Okay, now I get it: he just wanted me to do him enough damage so he could transform into a Gundam. A cunning plan to be sure: Ryu was definitely doing better against the lightning. Garuda V. 2 only has one attack, and it’s as rigid a pattern as all the other bosses, but it’s a real pain in the arse to avoid. He spawns three projectiles that hover around for a few seconds before flying towards Ryu. They always come at you in the order middle, bottom, top, so dodging them is as simple as ducking the first and then jumping over the low one but under the high one. It’s simple in theory, anyway, but in practise you’ve got a very narrow window to avoid the attack, plus Garudabot 5000 is zipping around the screen and getting in your way. A tough final boss was always to be expected in a Ninja Gaiden game, though, so it doesn’t feel unduly punishing (and at least it’s easy to figure out what you’re supposed to be doing.)


I got there in the end, though. It turns out Garuda’s biggest weakness was swords. Who knew! The artist here as done a very good job of capturing the surprised expression of a wizard who transformed into a robot, only to be defeated by a man with a bit of sharpened metal.


Skyscraper my arse, that’s clearly one of Bowser’s castles.

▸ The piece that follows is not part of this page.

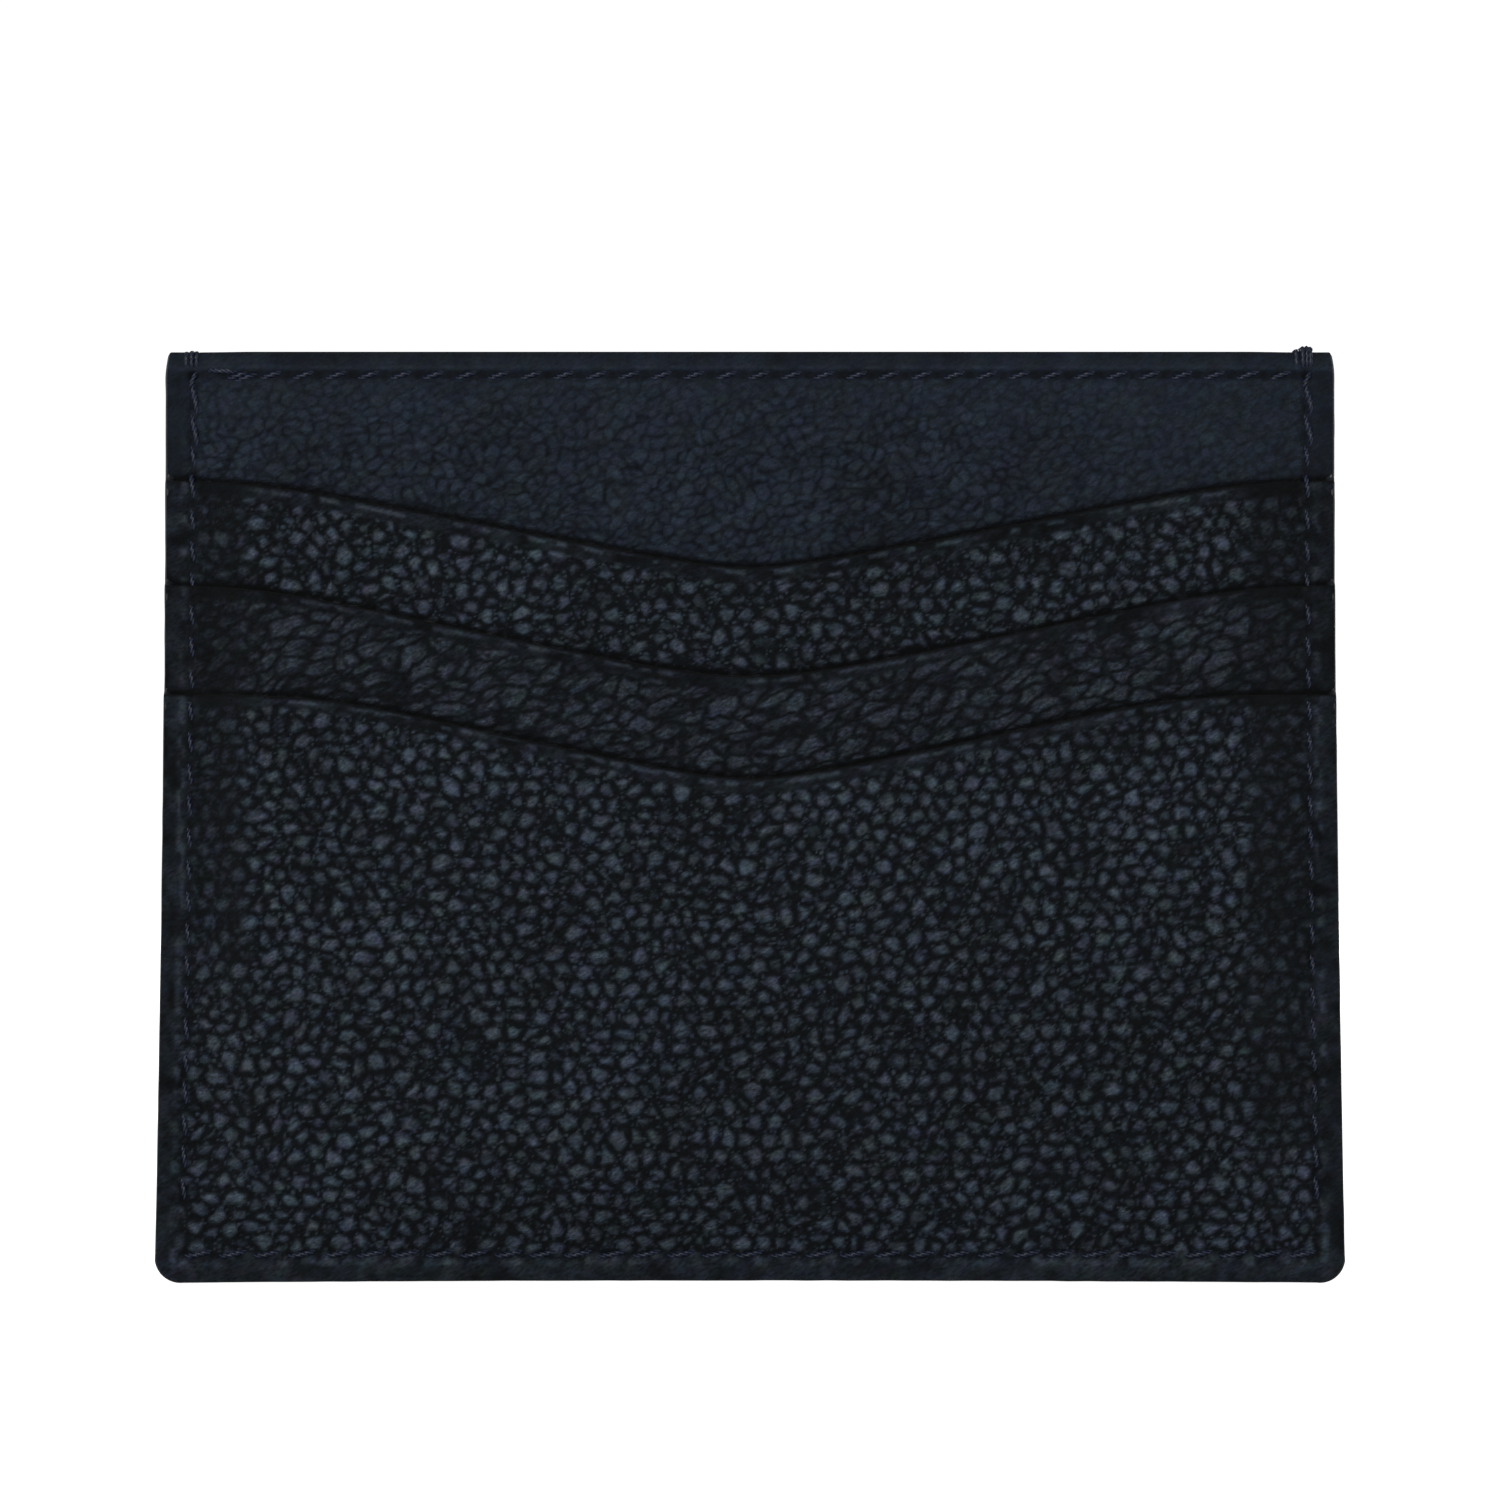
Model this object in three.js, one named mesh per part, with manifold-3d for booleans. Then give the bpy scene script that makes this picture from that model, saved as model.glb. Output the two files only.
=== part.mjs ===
// A two-sided leather card holder: three stepped card slots on each face, and a note pocket between
// the two halves. It is sewn round both sides and the foot, and open at the top.
// Millimetres. X is the width, Z the height, and the front faces -Y. The origin is under the middle.
// Depths are measured from the middle plane towards the outer face of a half.

import * as THREE from 'three';
import { mergeVertices } from 'three/addons/utils/BufferGeometryUtils.js';
import Module from 'manifold-3d';

// Outline
const HEIGHT = 79;
const TOP_WIDTH = 99.4;
const FOOT_WIDTH = 101;
const FLARE_Z = 50; // the sides are upright above this height and flare out below it
const CORNER_R = 2.2;

// The sewn margin, and the free panels inside it
const MARGIN_WIDTH = 4.5; // at the foot
const WINDOW_WIDTH = 92; // between the margins' inner sides
const PAINT_THICK = 0.15;
const GAP = 0.05; // between pieces that lie on each other
const SEAM_GAP = 0.2; // between a margin and the free panels
const PANEL_WIDTH = WINDOW_WIDTH - 2 * SEAM_GAP;
const PANEL_FOOT = MARGIN_WIDTH + SEAM_GAP;

// Layers of one half
const CENTRE_GAP = 0.15; // half of the empty note pocket
const LINING_THICK = 0.2;
const BODY_THICK = 0.75;
const DROP_THICK = 0.15; // lining that hangs from a slot's leather strip down to the slot's floor
const SLOT_GAP = 0.08; // an empty card slot
const STRIP_THICK = 0.58;
const LAYER_STEP = SLOT_GAP + DROP_THICK + GAP + STRIP_THICK; // from one slot's face to the next
const BODY_BACK = CENTRE_GAP + LINING_THICK + GAP;
const BODY_FACE = BODY_BACK + BODY_THICK;
const LINING_TOP = 75.5;

// Card slots, from the innermost to the front one. The leather reaches from foot to lip, and its lip
// falls by dip at the middle, in a shallow V that is open wide at the sides. The lining drop reaches
// from floor up behind the leather.
const SLOTS = [
  { lip: 68.1, dip: 7.5, open: 43, foot: 50, floor: 20, dropTop: 57 },
  { lip: 59.2, dip: 7.7, open: 42, foot: 41, floor: 11, dropTop: 48 },
  { lip: 49.9, dip: 7.1, open: 37, foot: PANEL_FOOT, floor: PANEL_FOOT, dropTop: 41.5 },
];
const V_ROUNDING = 6; // how far the V's bottom is rounded off
const LIP_POINTS = 24;
const FACE = BODY_FACE + SLOTS.length * LAYER_STEP; // outer face of the front slot

// Threads
const SEAM_INSET = 2.5; // from the outline to the perimeter seam
const SEAM_CORNER_R = 1;
const SEAM_TOP = 77.5;
const TOP_SEAM_Z = 77.1;
const TOP_SEAM_WIDTH = 91;
const THREAD_R = 0.2;
const FLOOR_THREAD_R = 0.18;
const FLOOR_SEAM_RISE = 1.5; // above the foot of a lining drop
const FLOOR_SEAM_WIDTH = 88;
const RAMP_START = 1; // the seam climbs onto a slot's face between these heights above its lip
const RAMP_END = 4;
const THREAD_SIDES = 6;
const SEAM_STEPS = 120;
const ARC_SEGMENTS = 5;

const MATERIALS = {
  pebbled: new THREE.MeshStandardMaterial({ color: 0x1f242b, roughness: 0.42, metalness: 0 }),
  fine: new THREE.MeshStandardMaterial({ color: 0x232932, roughness: 0.5, metalness: 0 }),
  lining: new THREE.MeshStandardMaterial({ color: 0x14161a, roughness: 0.85, metalness: 0 }),
  paint: new THREE.MeshStandardMaterial({ color: 0x0c0e12, roughness: 0.35, metalness: 0 }),
  thread: new THREE.MeshStandardMaterial({ color: 0x262e48, roughness: 0.6, metalness: 0 }),
};

const wasm = await Module();
wasm.setup();

// Solid from a closed geometry, and geometry from a solid

function toSolid(geometry) {
  const bare = geometry.clone();
  bare.deleteAttribute('normal');
  bare.deleteAttribute('uv');
  const merged = mergeVertices(bare);
  const mesh = new wasm.Mesh({
    numProp: 3,
    vertProperties: new Float32Array(merged.attributes.position.array),
    triVerts: new Uint32Array(merged.index.array),
  });
  return new wasm.Manifold(mesh);
}

function toGeometry(solid) {
  const mesh = solid.getMesh();
  const geometry = new THREE.BufferGeometry();
  geometry.setAttribute('position', new THREE.BufferAttribute(mesh.vertProperties, 3));
  geometry.setIndex(new THREE.BufferAttribute(mesh.triVerts, 1));
  geometry.computeVertexNormals();
  return geometry;
}

// Basic forms

// A flat shape drawn in X and Z, as a slab between two depths.
function slab(shape, nearDepth, farDepth) {
  const options = { depth: farDepth - nearDepth, bevelEnabled: false, curveSegments: ARC_SEGMENTS };
  const geometry = new THREE.ExtrudeGeometry(shape, options);
  geometry.rotateX(Math.PI / 2);
  geometry.translate(0, -nearDepth, 0);
  return geometry;
}

// A section drawn in Y and Z, drawn out along X over the whole width.
function acrossWidth(section) {
  const width = FOOT_WIDTH + 2;
  const geometry = new THREE.ExtrudeGeometry(section, { depth: width, bevelEnabled: false });
  const turn = new THREE.Matrix4().set(0, 0, 1, 0, 1, 0, 0, 0, 0, 1, 0, 0, 0, 0, 0, 1);
  geometry.applyMatrix4(turn);
  geometry.translate(-width / 2, 0, 0);
  return geometry;
}

function rectangle(width, bottom, top) {
  const shape = new THREE.Shape();
  shape.moveTo(-width / 2, bottom);
  shape.lineTo(width / 2, bottom);
  shape.lineTo(width / 2, top);
  shape.lineTo(-width / 2, top);
  return shape;
}

// Down the left side, along the foot and up the right side, inside the outline by inset.
function traceRim(path, inset, top) {
  const upper = TOP_WIDTH / 2 - inset;
  const lower = FOOT_WIDTH / 2 - inset;
  const r = Math.max(CORNER_R - inset, SEAM_CORNER_R);
  path.moveTo(-upper, top);
  path.lineTo(-upper, FLARE_Z);
  path.lineTo(-lower, inset + r);
  path.absarc(r - lower, inset + r, r, Math.PI, 1.5 * Math.PI, false);
  path.lineTo(lower - r, inset);
  path.absarc(lower - r, inset + r, r, 1.5 * Math.PI, 2 * Math.PI, false);
  path.lineTo(upper, FLARE_Z);
  path.lineTo(upper, top);
  return path;
}

function threadAlong(path, steps, radius) {
  const section = new THREE.Shape();
  for (let i = 0; i < THREAD_SIDES; i++) {
    const angle = (2 * Math.PI * i) / THREAD_SIDES;
    const place = [radius * Math.cos(angle), radius * Math.sin(angle)];
    if (i === 0) section.moveTo(...place);
    else section.lineTo(...place);
  }
  return new THREE.ExtrudeGeometry(section, { steps, extrudePath: path, bevelEnabled: false });
}

function straightThread(width, depth, z, radius) {
  const from = new THREE.Vector3(-width / 2, -depth, z);
  const to = new THREE.Vector3(width / 2, -depth, z);
  return threadAlong(new THREE.LineCurve3(from, to), 1, radius);
}

// Free panels

// Height of a slot's lip at x: level at the sides, and a shallow rounded V in between.
function lipHeight(slot, x) {
  const rise = (at) => Math.hypot(at, V_ROUNDING) - V_ROUNDING;
  const share = Math.min(1, rise(x) / rise(slot.open));
  return slot.lip - slot.dip * (1 - share);
}

function slotLeather(slot, back, face) {
  const half = PANEL_WIDTH / 2;
  const shape = new THREE.Shape();
  shape.moveTo(-half, slot.foot);
  shape.lineTo(half, slot.foot);
  shape.lineTo(half, slot.lip);
  for (let i = 0; i <= LIP_POINTS; i++) {
    const x = slot.open * (1 - (2 * i) / LIP_POINTS);
    shape.lineTo(x, lipHeight(slot, x));
  }
  shape.lineTo(-half, slot.lip);
  return slab(shape, back, face);
}

function panel(bottom, top, nearDepth, farDepth) {
  return slab(rectangle(PANEL_WIDTH, bottom, top), nearDepth, farDepth);
}

// Sewn margin and edge paint

// The outer face of a half in steps, one for each slot's lip, as [depth, height] from the foot up.
function facePoints() {
  const points = [[FACE, 0]];
  let depth = FACE;
  for (const slot of [...SLOTS].reverse()) {
    points.push([depth, slot.lip]);
    depth -= LAYER_STEP;
    points.push([depth, slot.lip]);
  }
  points.push([depth, HEIGHT]);
  return points;
}

function steppedSection(innerPoints) {
  const outer = facePoints().map(([depth, z]) => new THREE.Vector2(-depth, z));
  const inner = innerPoints.map(([y, z]) => new THREE.Vector2(y, z));
  return new THREE.Shape([...outer, ...inner]);
}

function sewnMargin() {
  const outline = traceRim(new THREE.Shape(), PAINT_THICK + GAP, HEIGHT);
  const section = steppedSection([[-GAP, HEIGHT], [-GAP, 0]]);
  const windowBox = slab(rectangle(WINDOW_WIDTH, MARGIN_WIDTH, HEIGHT + 1), -1, FACE + 1);
  const band = toSolid(slab(outline, 0, FACE)).intersect(toSolid(acrossWidth(section)));
  return toGeometry(band.subtract(toSolid(windowBox)));
}

function edgePaint() {
  const outside = slab(traceRim(new THREE.Shape(), 0, HEIGHT), -FACE, FACE);
  const inside = slab(traceRim(new THREE.Shape(), PAINT_THICK, HEIGHT + 1), -FACE - 1, FACE + 1);
  const backFace = facePoints().reverse();
  const section = steppedSection(backFace);
  const band = toSolid(outside).subtract(toSolid(inside));
  return toGeometry(band.intersect(toSolid(acrossWidth(section))));
}

// Perimeter seam

class SeamPath extends THREE.Curve {
  constructor() {
    super();
    this.trace = traceRim(new THREE.Path(), SEAM_INSET, SEAM_TOP);
  }

  getPoint(t) {
    const place = this.trace.getPoint(t);
    return new THREE.Vector3(place.x, -seamDepth(place.y), place.y);
  }
}

// The seam lies on the stepped face, and climbs each step just above the slot's lip.
function seamDepth(z) {
  let depth = BODY_FACE + GAP + THREAD_R;
  for (const { lip } of SLOTS) {
    const climbed = 1 - THREE.MathUtils.smoothstep(z, lip + RAMP_START, lip + RAMP_END);
    depth += LAYER_STEP * climbed;
  }
  return depth;
}

// Assembly

const cardHolder = new THREE.Group();
cardHolder.name = 'card_holder';

function add(group, name, geometry, material) {
  const mesh = new THREE.Mesh(geometry, material);
  mesh.name = name;
  group.add(mesh);
}

function addPanel(half, side) {
  const lining = panel(PANEL_FOOT, LINING_TOP, CENTRE_GAP, CENTRE_GAP + LINING_THICK);
  add(half, `${side}_body_lining`, lining, MATERIALS.lining);
  add(half, `${side}_body_leather`, panel(PANEL_FOOT, HEIGHT, BODY_BACK, BODY_FACE), MATERIALS.fine);
  const threadDepth = BODY_FACE + GAP + THREAD_R;
  const thread = straightThread(TOP_SEAM_WIDTH, threadDepth, TOP_SEAM_Z, THREAD_R);
  add(half, `${side}_top_thread`, thread, MATERIALS.thread);
}

function addSlot(half, side, slot, index) {
  const name = `${side}_slot_${index + 1}`;
  const dropBack = BODY_FACE + index * LAYER_STEP + SLOT_GAP;
  const dropFace = dropBack + DROP_THICK;
  const drop = panel(slot.floor, slot.dropTop, dropBack, dropFace);
  add(half, `${name}_lining`, drop, MATERIALS.lining);
  const leather = slotLeather(slot, dropFace + GAP, dropFace + GAP + STRIP_THICK);
  add(half, `${name}_leather`, leather, MATERIALS.pebbled);
  if (slot.floor === PANEL_FOOT) return; // the front slot's floor is the perimeter seam
  const seamZ = slot.floor + FLOOR_SEAM_RISE;
  const seamDepthHere = dropFace + GAP + FLOOR_THREAD_R;
  const seam = straightThread(FLOOR_SEAM_WIDTH, seamDepthHere, seamZ, FLOOR_THREAD_R);
  add(half, `${name}_floor_thread`, seam, MATERIALS.thread);
}

function addHalf(side, turn) {
  const half = new THREE.Group();
  half.rotation.z = turn;
  add(half, `${side}_sewn_margin`, sewnMargin(), MATERIALS.pebbled);
  add(half, `${side}_seam_thread`, threadAlong(new SeamPath(), SEAM_STEPS, THREAD_R), MATERIALS.thread);
  addPanel(half, side);
  SLOTS.forEach((slot, index) => addSlot(half, side, slot, index));
  cardHolder.add(half);
}

addHalf('front', 0);
addHalf('back', Math.PI);
add(cardHolder, 'edge_paint', edgePaint(), MATERIALS.paint);

export default cardHolder;
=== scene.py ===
"""Looks for a two-sided leather card holder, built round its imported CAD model.

Everything is worked out in millimetres in one half's own terms: x across, z up, and depth from the
middle plane out to the half's face. place() turns that into the shared frame, in metres, for the
front half (facing -Y) or the back half (the same, turned round Z).
"""

import math

import bpy
import numpy as np
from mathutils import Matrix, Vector


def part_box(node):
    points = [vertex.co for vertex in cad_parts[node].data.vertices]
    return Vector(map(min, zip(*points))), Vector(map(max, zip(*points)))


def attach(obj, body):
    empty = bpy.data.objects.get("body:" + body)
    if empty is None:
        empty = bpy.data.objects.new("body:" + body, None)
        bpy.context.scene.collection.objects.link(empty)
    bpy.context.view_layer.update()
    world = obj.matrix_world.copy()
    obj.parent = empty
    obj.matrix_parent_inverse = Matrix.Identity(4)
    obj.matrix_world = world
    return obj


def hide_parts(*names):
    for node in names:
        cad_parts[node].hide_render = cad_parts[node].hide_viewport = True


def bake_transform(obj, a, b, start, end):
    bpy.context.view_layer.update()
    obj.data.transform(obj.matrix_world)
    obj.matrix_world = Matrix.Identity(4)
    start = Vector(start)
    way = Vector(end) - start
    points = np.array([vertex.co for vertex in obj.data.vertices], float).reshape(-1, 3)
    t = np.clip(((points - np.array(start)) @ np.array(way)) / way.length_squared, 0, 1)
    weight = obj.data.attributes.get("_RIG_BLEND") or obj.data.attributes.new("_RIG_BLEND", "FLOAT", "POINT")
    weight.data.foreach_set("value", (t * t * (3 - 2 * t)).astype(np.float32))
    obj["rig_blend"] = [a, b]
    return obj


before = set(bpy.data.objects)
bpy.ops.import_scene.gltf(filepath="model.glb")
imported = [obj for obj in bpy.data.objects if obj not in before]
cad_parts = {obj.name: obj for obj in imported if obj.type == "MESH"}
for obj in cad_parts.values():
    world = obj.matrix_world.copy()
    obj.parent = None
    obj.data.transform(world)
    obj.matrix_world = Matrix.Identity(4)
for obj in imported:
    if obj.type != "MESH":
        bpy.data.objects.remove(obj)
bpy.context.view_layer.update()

MM = 0.001
ROW = math.sqrt(0.75)  # height of a honeycomb's rows, one unit apart


def box_mm(node):
    low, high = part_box(node)
    return np.array(low) / MM, np.array(high) / MM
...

As Ryu strides into the sunset (the castle crumbling behind him as they always do, because villains use their own soul for the foundations) I’m left to reflect on what is really a miniature triumph. Ninja Gaiden Shadow might not be the best in the series – partly because it’s a really good series – but it’s one of the best all-out action games on the Game Boy. The developers took the limitations of the hardware into consideration and produced something that might run a little more slowly and be lacking some ninja techniques but which absolutely deserves to be part of the series. It's well-presented, too, with mini cutscenes, crisp, easily readable graphics and an excellent soundtrack. Like Danny DeVito swimming through treacle, it’s short but sweet, and I’d give it my top ninja recommendation of five shurikens out of five. No, wait four and a half shurikens. It loses half a point because Ryu can’t knock shurikens out of the air with his sword. He must have been pulling a sickie when they covered that at Ninja Tech.